ちょっと気になっていたけどコロナで劇場公開中止になってしまってそのまま見ずじまいになっていた本作。劇場でかかるということで観てきました。

 人生大逆転のチャンスを目前に事故死してしまったジョーは死を受け入れられず、生まれる前のソウルが集まる世界に迷い込みます。そこで、断固として生まれようとしない頑固なソウル「22番」の生まれる準備を整えるためのメンターとして誤ってアサインされ、二人でなんとかそれぞれの望み通りの場所に行こうとするけれども……!?という珍道中。

 賢くて強くてとても怖がりな22番が生きようという気持ちを見つけられてよかったな~。ジョーのストーリーでは、何者にならなくても、なっていないように思えても、人生のいろんな場所にきらめく出来事があり、それでいいんだ、と言ってくれているようでした。若者の背中をそっと押しつつ、私のような中年には、そのままでいいんだよ、と肯定をしてくれるような、心温まる映画でした。

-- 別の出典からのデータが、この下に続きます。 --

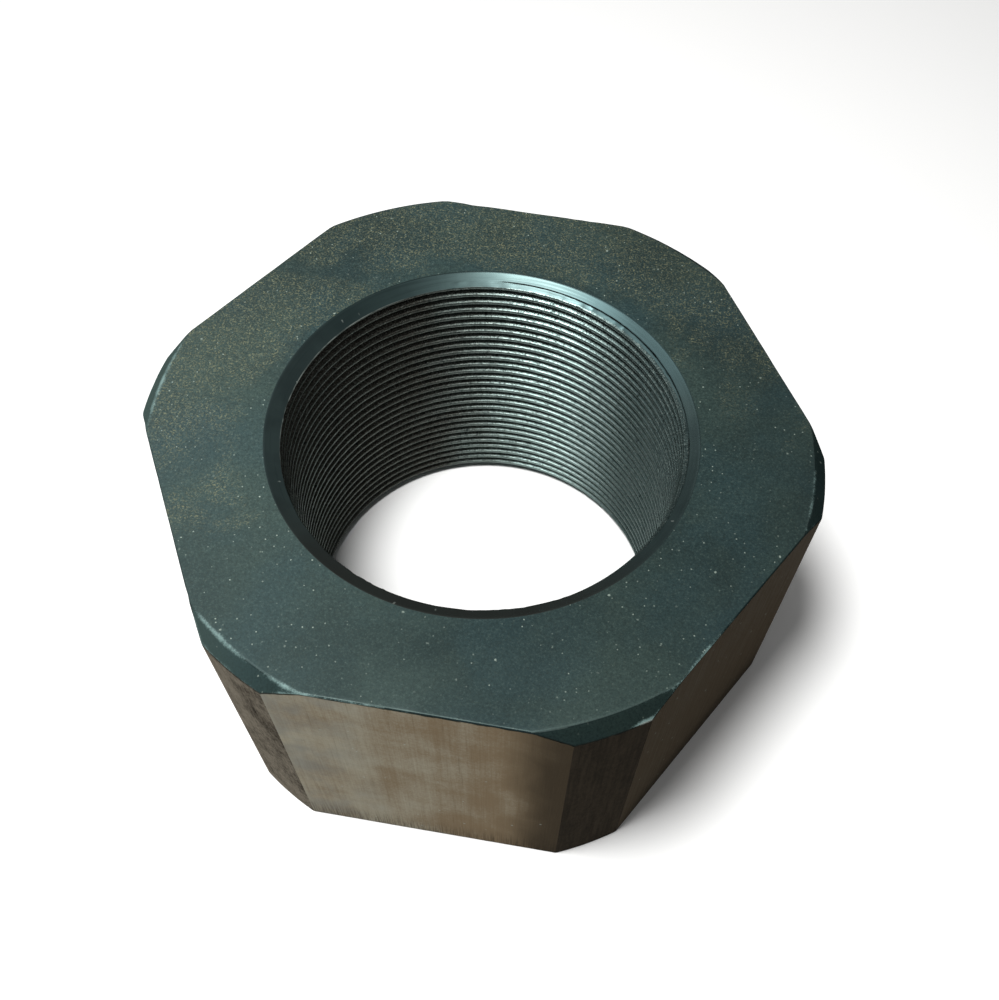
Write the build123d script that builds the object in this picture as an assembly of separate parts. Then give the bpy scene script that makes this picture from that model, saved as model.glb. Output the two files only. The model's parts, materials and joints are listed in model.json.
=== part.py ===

 ジョーは、ジャズピアニストになりたいという夢を抱きつつ、音楽教師をしていて、でもその仕事にもそれなりに真剣に取り組んでいて、カーリーという生徒にはドラムという「きらめき」を見つける手助けをしていた人で、明確な自覚はなかったにしてもそこにつながる一瞬一瞬が、ちゃんとジョー自身のきらめきだったんだよなぁ。そしてそれが、22番の「きらめき」を見つける(生まれる準備を整える)ことにもつながるんだなっていう。大きなことができなくても、夢だと思っていたことを成し遂げられなくても、そして夢を実現してしまったら期待が大きくなりすぎてて思ったほどでもなかったりしても、人生を大事に生きていくことが大事なんだな、っていう。

 ちょうどこういう内容がぶっ刺さる年齢で人生ですわ……。時々こうやって肯定してもらわないと、中年の危機に見舞われてしまう。

 あと、人はいかにたやすく他人の人生を、他人がその人生に満足していると決めつけてしまって、自分の悩みばかりにフォーカスするものか、というのもちょっと思い反省。

 

 ところで本作、映像がなかなか面白かったなと思いました。生まれる前のソウルの世界に、ソウルの導き役のような存在がいるのですが、ピカソの一筆書きみたいな感じで、その振り向き方とか形の変え方がなかなか凝っていたように思います。(ピカソよりももっと、これっぽい画風の人がいた気がするんだけどちょっと思い出せない。)あとカウンセラー・ジェリーの「だんまりギツネ~」がなんかよかったな……よかった……。

 他にも昔のSFみたいな表現があったり、そのあたりもなかなか楽しく観られました。

 

 吹替はジョーを浜野健太、22番を川栄李奈が演じていました。いずれも声優ではないので、どうかしら、と思いつつ鑑賞したのですが、どちらもすっごくよかったです! 浜野健太さんは在日ファンクというバンド活動が結構好きでして、その後役者さんとしてもお見掛けしていたのでそこまでの不安もなかったんですけど、ジョーの情熱的なしゃべりがすごいよかったな。川栄さんは絶妙に小憎らしくてかわいくて「人をイラつかさせられるからこの声で喋ってるの」という22番がぴったりでした。声優じゃない人がキャスティングされるときって、話題作りを優先していて全体のトーン台無しにすることがある気がしてたんだけど、最近はそうでもないのかな。そろそろ偏見を改めた方がいいのかもしれない。

 

 22番が思いがけなく「人生」を体験して、そこで感銘を受けたものを少しずつ取り置いていたり、感動を与えてくれた相手に、その時自分が一番大事に思っているものを分けたり、そういうシーンがよかったなぁ。新鮮な目で地上を、人生を体験している姿が、忘れがちな大事なことを思い出させてくれるようでした。